St. Ignatius of Antioch was a bishop at the end of the first and beginning of the second century.  At that time, Christians were often persecuted, this time under the Emperor Trajan.  Christians were being forced to deny Christ or lose their lives.  Many of them chose to give their lives for Christ, and Ignatius was one of them.

When he was in prison, Ignatius wrote to the people in the churches he led.  He told them not to worry about him.  In fact, he told them not to try to intervene for him, not to try to stop what was going to happen.  He knew he would die for his faith, but he didn’t want them to try and stop it.  He was not worried about his life, because he knew that God would take care of him.  He wrote:  “No earthly pleasures, no kingdoms of this world can benefit me in any way. I prefer death in Christ Jesus to power over the farthest limits of the earth. He who died in place of us is the one object of my quest. He who rose for our sakes is my one desire.”

He was killed for his faith and became a martyr.  We celebrate his courage on this feast day for him.  We celebrate his faith in Jesus, that faith that told him there was nothing to worry about because God loved him and valued him more than many sparrows.

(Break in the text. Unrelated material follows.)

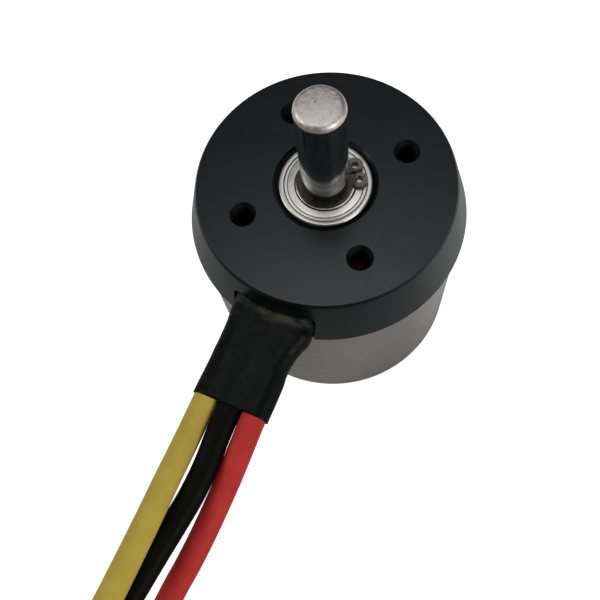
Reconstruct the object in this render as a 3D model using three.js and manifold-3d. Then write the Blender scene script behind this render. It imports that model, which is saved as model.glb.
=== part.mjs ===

What we need to do today is to give our worries back to Jesus, to remember that we are in his hands, and to tell him that we trust in him.  After our prayers of the faithful, we are all going to come forward and offer our worries back to Jesus so that we can put them in his hands as we celebrate the Eucharist today.  After you come forward to give your worries to one of our students who will place them before the altar, I want you to return to your seat and imagine yourself giving that worry to Jesus.  Imagine him taking it from you, reassuring you that you are worth more than many sparrows, and imagine him embracing you and reassuring you that you will be cared for.